## [Exercise]
Find each line with the string "that" and report it.

☆ ☆ ☆ ☆

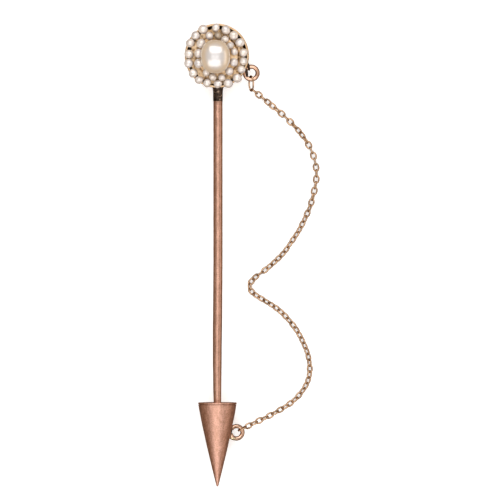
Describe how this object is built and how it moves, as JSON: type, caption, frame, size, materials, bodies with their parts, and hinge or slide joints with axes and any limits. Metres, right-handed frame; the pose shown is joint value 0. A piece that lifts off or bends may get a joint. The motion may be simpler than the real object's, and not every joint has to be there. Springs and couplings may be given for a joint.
{
  "type": "jabot pin",
  "caption": "Jewelled stick pin with a round pearl cluster head, a straight stem, a pull-off conical cap over its point and a fine safety chain from head to cap.",
  "frame": {"origin": "centre of the back plate's flat outer face, on the surface that the pin lies on", "axes": "+Z out of the surface, towards the pearls; +Y along the stem towards the head, so the cap's tip points to -Y; +X towards the chain"},
  "size_m": [0.021, 0.0721, 0.0077],
  "materials": {
    "yellow_gold": "polished yellow rose gold with darker hollows",
    "rose_gold": "matt bloomed rose gold",
    "chain_gold": "worn polished rose gold wire",
    "spring_gold": "hard drawn gold alloy wire",
    "solder": "oxidised solder",
    "pearl": "opaque white seed pearl with a soft lustre",
    "dull_pearl": "opaque worn seed pearl, grey brown",
    "button_pearl": "opaque cream button pearl with a satin lustre"
  },
  "bodies": {
    "pin": {"back_plate": "yellow_gold", "gallery_rim": "yellow_gold", "setting_plate": "yellow_gold", "large_pearl_cup": "yellow_gold", "pearl_peg": "yellow_gold", "large_pearl": "button_pearl", "outer_pearl_01": "pearl", "outer_pearl_02": "pearl", "outer_pearl_03": "pearl", "outer_pearl_04": "pearl", "outer_pearl_05": "pearl", "outer_pearl_06": "pearl", "outer_pearl_07": "pearl", "outer_pearl_08": "pearl", "outer_pearl_09": "pearl", "outer_pearl_10": "pearl", "outer_pearl_11": "pearl", "outer_pearl_12": "pearl", "outer_pearl_13": "pearl", "outer_pearl_14": "pearl", "outer_pearl_15": "pearl", "outer_pearl_16": "pearl", "outer_pearl_17": "pearl", "outer_pearl_18": "pearl", "inner_pearl_01": "pearl", "inner_pearl_02": "pearl", "inner_pearl_03": "pearl", "inner_pearl_04": "pearl", "inner_pearl_05": "pearl", "inner_pearl_06": "pearl", "inner_pearl_07": "pearl", "inner_pearl_08": "pearl", "inner_pearl_09": "pearl", "inner_pearl_10": "pearl", "inner_pearl_11": "pearl", "inner_pearl_12": "pearl", "inner_pearl_13": "dull_pearl", "head_ring": "yellow_gold", "stem": "rose_gold", "stem_collar": "solder"},
    "cap": {"cap_shell": "rose_gold", "cap_lid": "rose_gold", "cap_guide_tube": "yellow_gold", "cap_catch_spring": "spring_gold", "cap_ring": "rose_gold"},
    "chain_upper_top": {"upper_end_link": "chain_gold", "chain_01": "chain_gold", "chain_02": "chain_gold"},
    "chain_upper_middle": {"chain_03": "chain_gold", "chain_04": "chain_gold"},
    "chain_upper_bottom": {"chain_05": "chain_gold", "chain_06": "chain_gold"},
    "chain_lower_bottom": {"lower_end_link": "chain_gold", "chain_12": "chain_gold", "chain_11": "chain_gold"},
    "chain_lower_middle": {"chain_10": "chain_gold", "chain_09": "chain_gold"},
    "chain_lower_top": {"chain_08": "chain_gold", "chain_07": "chain_gold"}
  },
  "joints": [
    {"name": "cap_slide", "type": "slide", "parent": "pin", "child": "cap", "axis": [0, -1, 0], "range_m": [0, 0.0076]},
    {"name": "chain_upper_top_hinge", "type": "hinge", "parent": "pin", "child": "chain_upper_top", "pos_m": [0.00526, -0.0035, 0.0022], "axis": [0, 0, 1], "range_deg": [-17.5, 0]},
    {"name": "chain_upper_middle_hinge", "type": "hinge", "parent": "chain_upper_top", "child": "chain_upper_middle", "pos_m": [0.01399, -0.01335, 0.00056], "axis": [0, 0, 1], "range_deg": [0, 18]},
    {"name": "chain_upper_bottom_hinge", "type": "hinge", "parent": "chain_upper_middle", "child": "chain_upper_bottom", "pos_m": [0.01418, -0.02403, 0.00056], "axis": [0, 0, 1], "range_deg": [0, 14]},
    {"name": "chain_lower_bottom_hinge", "type": "hinge", "parent": "cap", "child": "chain_lower_bottom", "pos_m": [0.00375, -0.05798, 0.00203], "axis": [0, 0, 1], "range_deg": [0, 22.5]},
    {"name": "chain_lower_middle_hinge", "type": "hinge", "parent": "chain_lower_bottom", "child": "chain_lower_middle", "pos_m": [0.01353, -0.0517, 0.00059], "axis": [0, 0, 1], "range_deg": [-27, 0]},
    {"name": "chain_lower_top_hinge", "type": "hinge", "parent": "chain_lower_middle", "child": "chain_lower_top", "pos_m": [0.01088, -0.04076, 0.00056], "axis": [0, 0, 1], "range_deg": [-6.5, 0]}
  ],
  "couplings": [
    {"joint": "chain_upper_top_hinge", "follows": "cap_slide", "rad_per_m": -39.6},
    {"joint": "chain_upper_middle_hinge", "follows": "cap_slide", "rad_per_m": 40.2},
    {"joint": "chain_upper_bottom_hinge", "follows": "cap_slide", "rad_per_m": 31.3},
    {"joint": "chain_lower_bottom_hinge", "follows": "cap_slide", "rad_per_m": 50.3},
    {"joint": "chain_lower_middle_hinge", "follows": "cap_slide", "rad_per_m": -60.7},
    {"joint": "chain_lower_top_hinge", "follows": "cap_slide", "rad_per_m": -14}
  ]
}
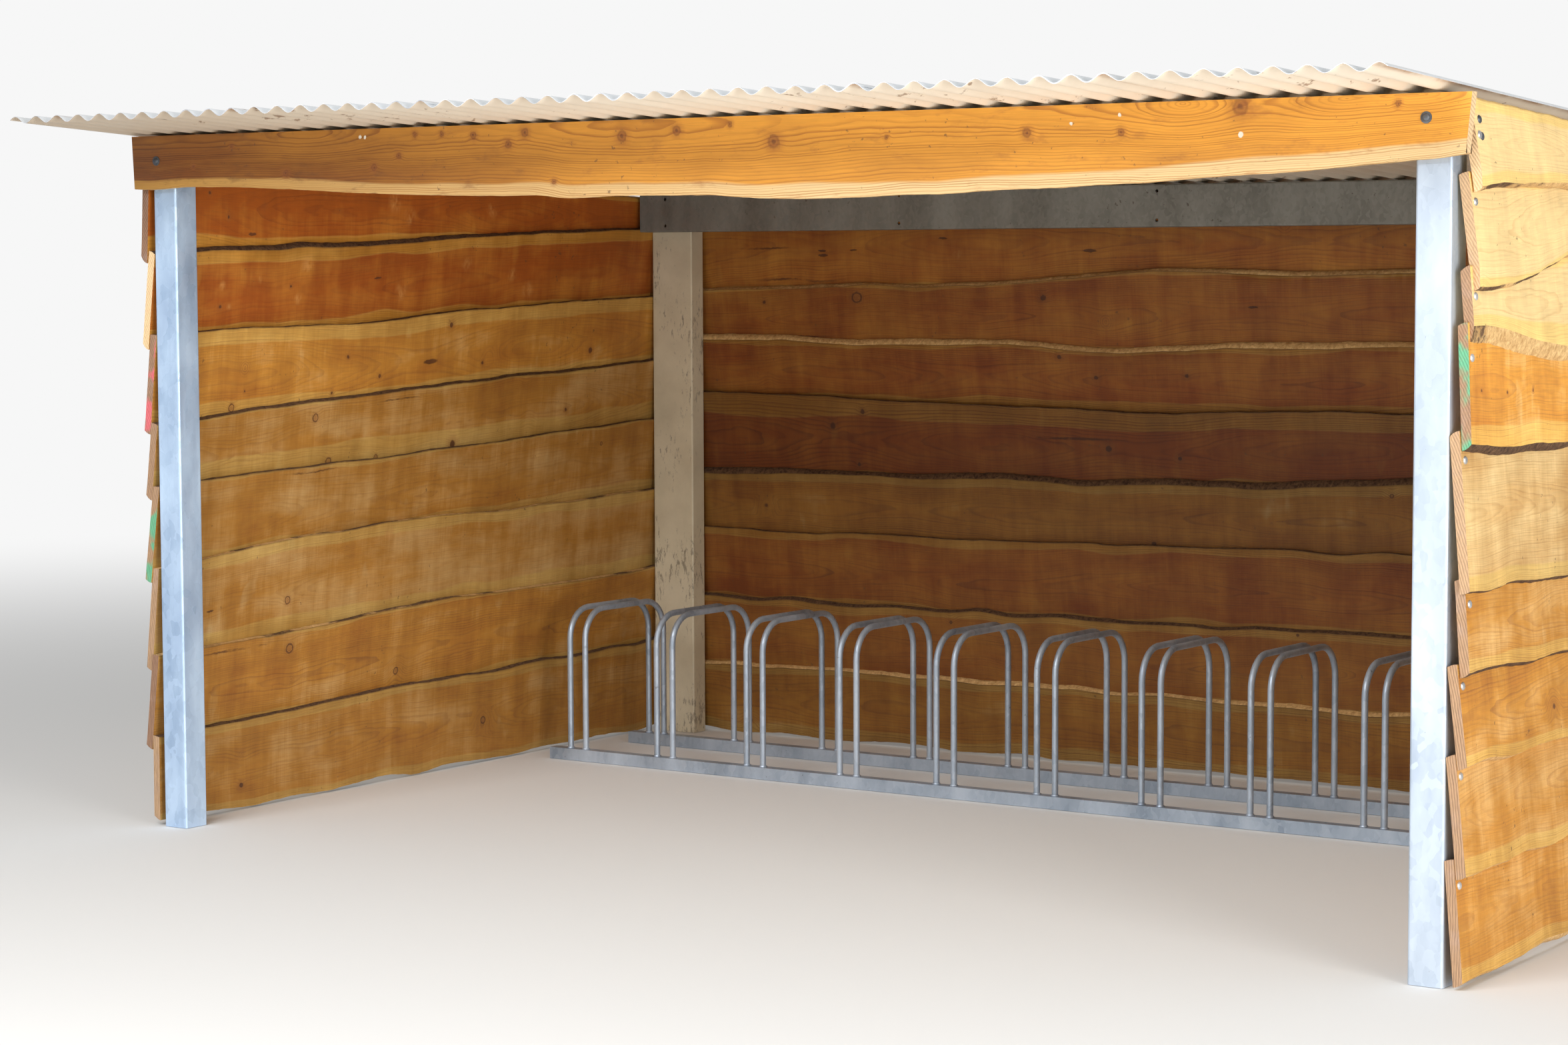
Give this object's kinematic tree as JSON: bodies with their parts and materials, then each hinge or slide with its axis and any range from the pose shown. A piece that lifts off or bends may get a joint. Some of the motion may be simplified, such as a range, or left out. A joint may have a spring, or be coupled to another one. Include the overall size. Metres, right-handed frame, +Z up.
{
  "type": "bike shelter",
  "caption": "Low open-fronted bike shelter: steel posts and beams, a corrugated mono-pitch roof, lapped live-edge board walls and a ground rack of wheel hoops.",
  "frame": {"origin": "on the ground, under the centre of the whole shelter's bounding box", "axes": "+X to the right seen from the open front, +Y in to the back wall, +Z up"},
  "size_m": [3.8637, 2.797, 1.897],
  "materials": {
    "galvanised_steel": "satin",
    "off_white_steel": "matte",
    "rack_steel": "satin",
    "roof_sheet": "satin",
    "fascia_wood": "matte",
    "wall_wood": "matte"
  },
  "bodies": {
    "root": {"front_left_post": "galvanised_steel", "front_right_post": "galvanised_steel", "front_beam": "galvanised_steel", "rear_beam": "galvanised_steel", "rear_left_post": "off_white_steel", "rear_right_post": "off_white_steel", "rack_front_rail": "rack_steel", "rack_rear_rail": "rack_steel", "fascia_board": "fascia_wood", "roof_sheet_1": "roof_sheet", "roof_sheet_2": "roof_sheet", "roof_sheet_3": "roof_sheet", "roof_sheet_4": "roof_sheet", "roof_sheet_5": "roof_sheet", "roof_sheet_6": "roof_sheet", "left_wall_board_1": "wall_wood", "left_wall_board_2": "wall_wood", "left_wall_board_3": "wall_wood", "left_wall_board_4": "wall_wood", "left_wall_board_5": "wall_wood", "left_wall_board_6": "wall_wood", "left_wall_board_7": "wall_wood", "left_wall_board_8": "wall_wood", "right_wall_board_1": "wall_wood", "right_wall_board_2": "wall_wood", "right_wall_board_3": "wall_wood", "right_wall_board_4": "wall_wood", "right_wall_board_5": "wall_wood", "right_wall_board_6": "wall_wood", "right_wall_board_7": "wall_wood", "right_wall_board_8": "wall_wood", "right_wall_board_9": "wall_wood", "back_wall_board_1": "wall_wood", "back_wall_board_2": "wall_wood", "back_wall_board_3": "wall_wood", "back_wall_board_4": "wall_wood", "back_wall_board_5": "wall_wood", "back_wall_board_6": "wall_wood", "back_wall_board_7": "wall_wood", "back_wall_board_8": "wall_wood", "rack_hoops_1": "rack_steel", "rack_hoops_2": "rack_steel", "rack_hoops_3": "rack_steel", "rack_hoops_4": "rack_steel", "rack_hoops_5": "rack_steel", "rack_hoops_6": "rack_steel"}
  },
  "joints": []
}
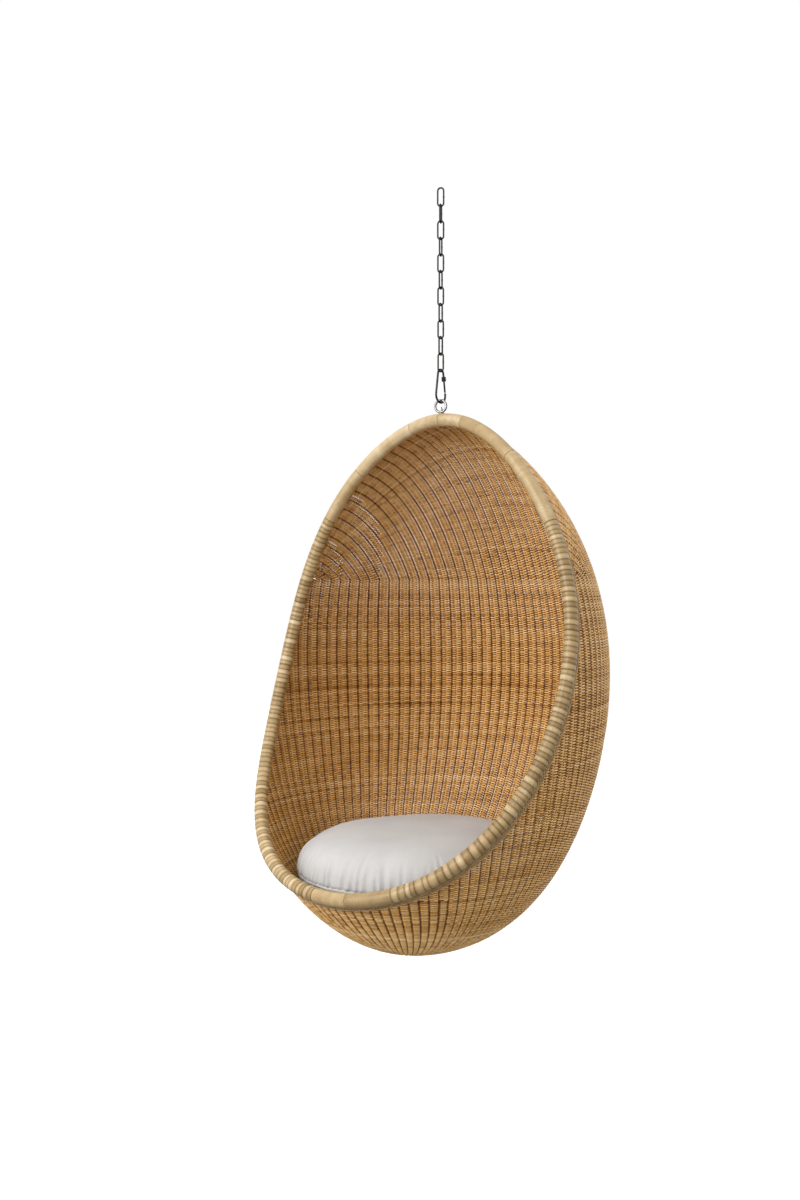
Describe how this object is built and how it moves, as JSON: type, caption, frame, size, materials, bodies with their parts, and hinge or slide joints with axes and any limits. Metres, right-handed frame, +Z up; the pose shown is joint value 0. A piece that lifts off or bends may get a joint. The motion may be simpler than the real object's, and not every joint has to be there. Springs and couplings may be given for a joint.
{
  "type": "hanging egg chair",
  "caption": "Egg-shaped woven cane hanging chair with a bound rim, round seat cushion, eye bolt, snap hook and long-link chain.",
  "frame": {"origin": "inner top of the highest chain link, where a ceiling hook carries it", "axes": "+Z up along the chain, -Y out of the open front of the egg, +X to the right of someone looking along +Y into the egg; X and Y lie level"},
  "size_m": [0.8463, 0.8346, 1.7697],
  "materials": {
    "dark_chain_steel": "satin",
    "black_hook_steel": "satin",
    "rivet_steel": "satin",
    "bright_eye_steel": "polished",
    "plated_steel": "satin",
    "rim_metal": "satin",
    "pale_peel": "satin",
    "woven_cane": "matte",
    "border_cane": "matte",
    "cushion_cloth": "matte",
    "cushion_fibre": "matte"
  },
  "bodies": {
    "hanging_link": {"chain_link_01": "dark_chain_steel"},
    "link_02": {"chain_link_02": "dark_chain_steel"},
    "chain": {"chain_link_03": "dark_chain_steel", "chain_link_04": "dark_chain_steel", "chain_link_05": "dark_chain_steel", "chain_link_06": "dark_chain_steel", "chain_link_07": "dark_chain_steel", "chain_link_08": "dark_chain_steel", "chain_link_09": "dark_chain_steel", "chain_link_10": "dark_chain_steel", "chain_link_11": "dark_chain_steel"},
    "hook": {"snap_hook": "black_hook_steel", "gate_rivet": "rivet_steel"},
    "gate": {"snap_gate": "black_hook_steel"},
    "egg_chair": {"eye_bolt": "bright_eye_steel", "eye_washer": "plated_steel", "eye_nut": "plated_steel", "rim_pole": "rim_metal", "rim_binding_01": "pale_peel", "rim_binding_02": "pale_peel", "rim_binding_03": "pale_peel", "rim_binding_04": "pale_peel", "rim_binding_05": "pale_peel", "rim_binding_06": "pale_peel", "rim_binding_07": "pale_peel", "rim_binding_08": "pale_peel", "rim_binding_09": "pale_peel", "rim_binding_10": "pale_peel", "rim_binding_11": "pale_peel", "rim_binding_12": "pale_peel", "rim_binding_13": "pale_peel", "woven_shell": "woven_cane", "border_braid": "border_cane"},
    "seat_cushion": {"cushion_top_panel": "cushion_cloth", "cushion_bottom_panel": "cushion_cloth", "cushion_filling": "cushion_fibre", "cushion_piping": "cushion_cloth"}
  },
  "joints": [
    {"name": "link_02_swing", "type": "hinge", "parent": "hanging_link", "child": "link_02", "pos_m": [0, 0, -0.0413], "axis": [0.9135, 0.4067, 0], "range_deg": [-20, 20]},
    {"name": "chain_swing", "type": "hinge", "parent": "link_02", "child": "chain", "pos_m": [0, 0, -0.0803], "axis": [-0.3567, 0.9342, 0], "range_deg": [-20, 20]},
    {"name": "hook_swing", "type": "hinge", "parent": "chain", "child": "hook", "pos_m": [0, 0, -0.4313], "axis": [0.9976, 0.0698, 0], "range_deg": [-20, 20]},
    {"name": "gate_hinge", "type": "hinge", "parent": "hook", "child": "gate", "pos_m": [0, 0.0122, -0.448], "axis": [-1, 0, 0], "range_deg": [0, 24], "stiffness_Nm_per_rad": 0.05, "springref_deg": -8.59},
    {"name": "chair_swing", "type": "hinge", "parent": "hook", "child": "egg_chair", "pos_m": [0, 0, -0.5049], "axis": [0, 1, 0], "range_deg": [-20, 20]},
    {"name": "cushion_lift", "type": "slide", "parent": "egg_chair", "child": "seat_cushion", "axis": [0, 0, 1], "range_m": [0, 0.22]}
  ]
}
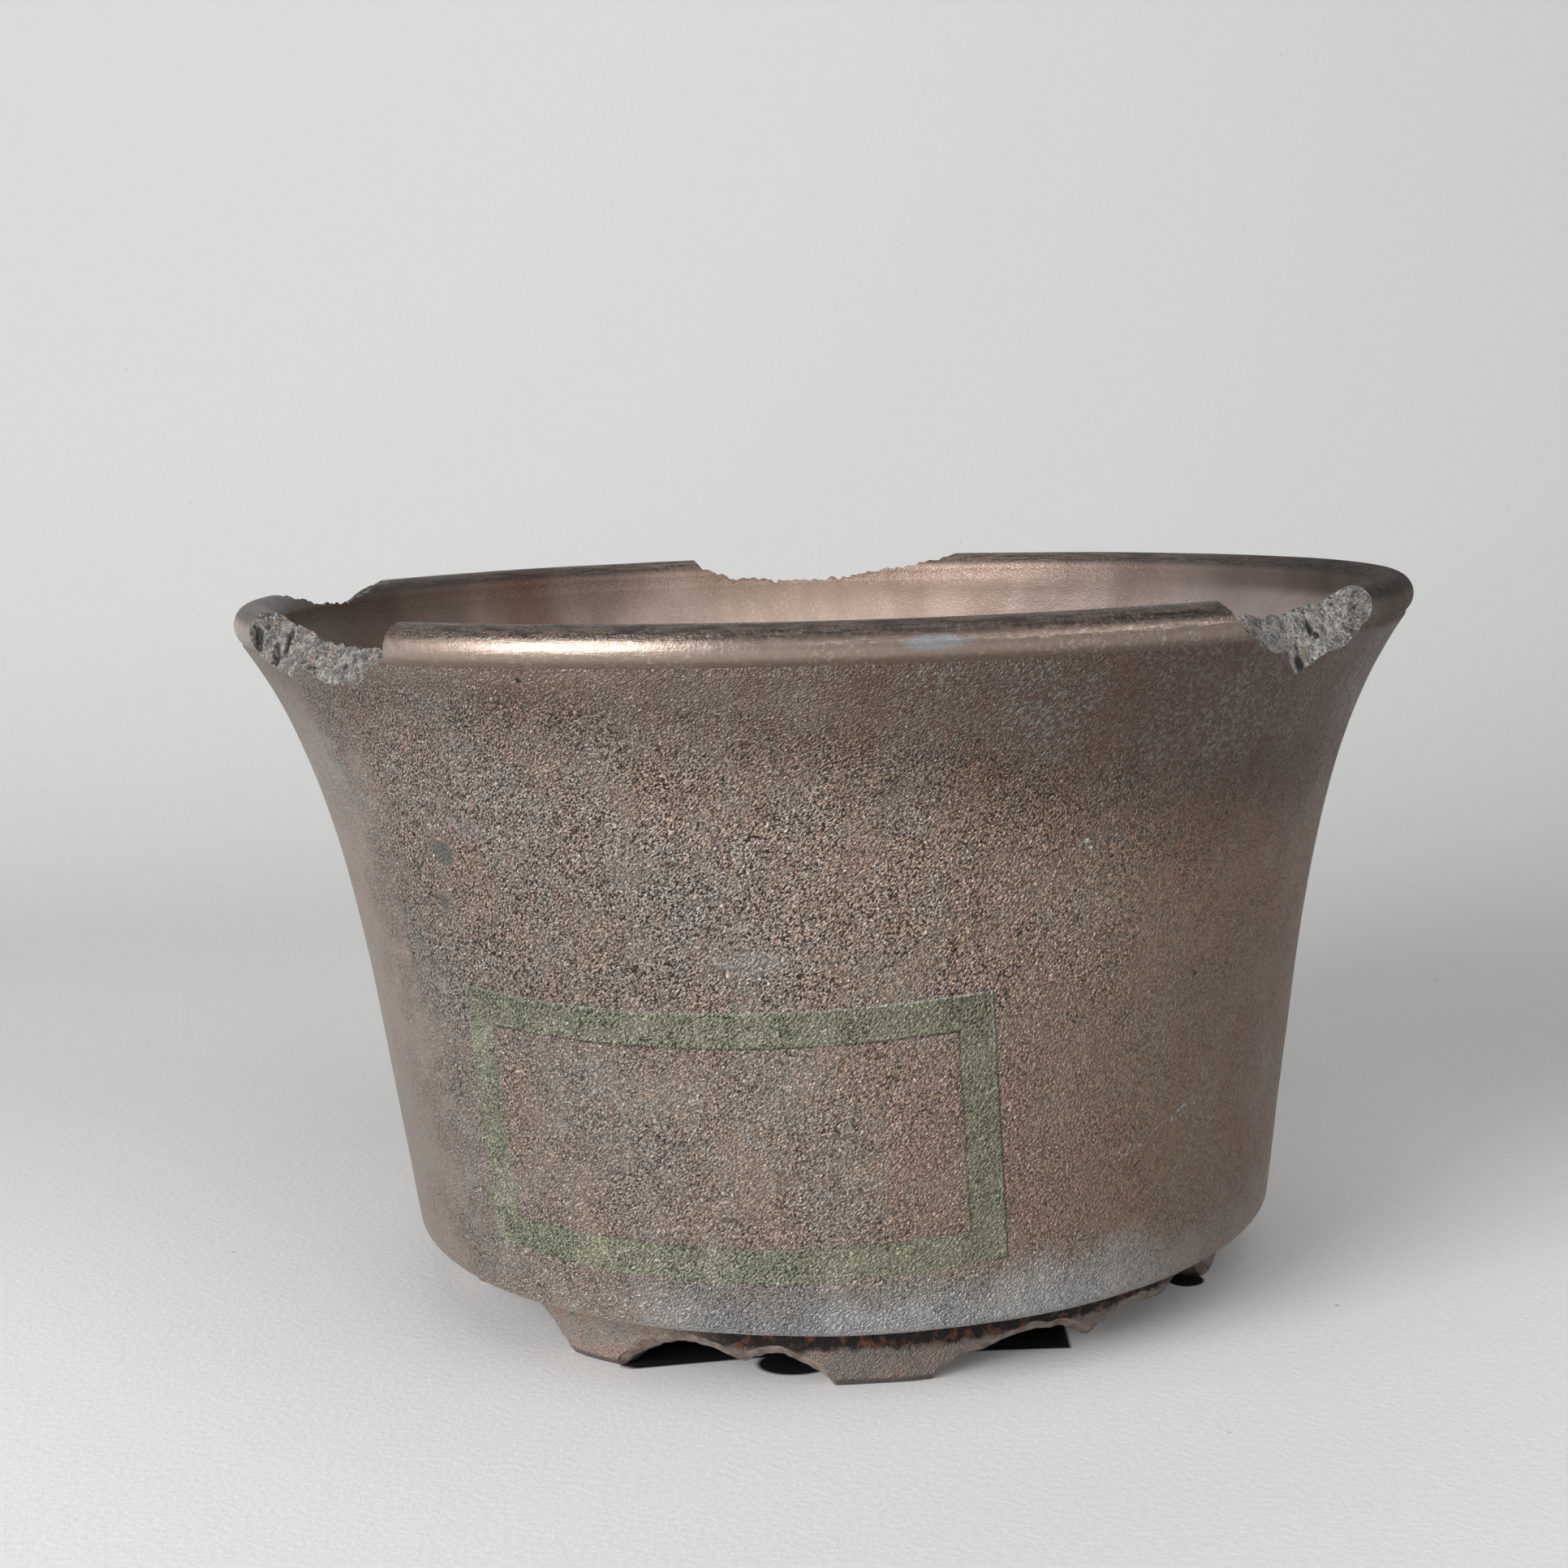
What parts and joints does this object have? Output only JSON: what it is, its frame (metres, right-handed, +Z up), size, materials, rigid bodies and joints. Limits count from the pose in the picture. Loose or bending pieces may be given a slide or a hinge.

☆ ☆ ☆ ☆

## [Problem solution]
Describe how this object is built and how it moves, as JSON: type, caption, frame, size, materials, bodies with their parts, and hinge or slide joints with axes and any limits. Metres, right-handed frame; the pose shown is joint value 0. A piece that lifts off or bends may get a joint. The motion may be simpler than the real object's, and not every joint has to be there. Springs and couplings may be given for a joint.
  "frame": {"origin": "centre of the back plate's flat outer face, on the surface that the pin lies on", "axes": "+Z out of the surface, towards the pearls; +Y along the stem towards the head, so the cap's tip points to -Y; +X towards the chain"},
Give this object's kinematic tree as JSON: bodies with their parts and materials, then each hinge or slide with its axis and any range from the pose shown. A piece that lifts off or bends may get a joint. Some of the motion may be simplified, such as a range, or left out. A joint may have a spring, or be coupled to another one. Include the overall size. Metres, right-handed frame, +Z up.
Describe how this object is built and how it moves, as JSON: type, caption, frame, size, materials, bodies with their parts, and hinge or slide joints with axes and any limits. Metres, right-handed frame, +Z up; the pose shown is joint value 0. A piece that lifts off or bends may get a joint. The motion may be simpler than the real object's, and not every joint has to be there. Springs and couplings may be given for a joint.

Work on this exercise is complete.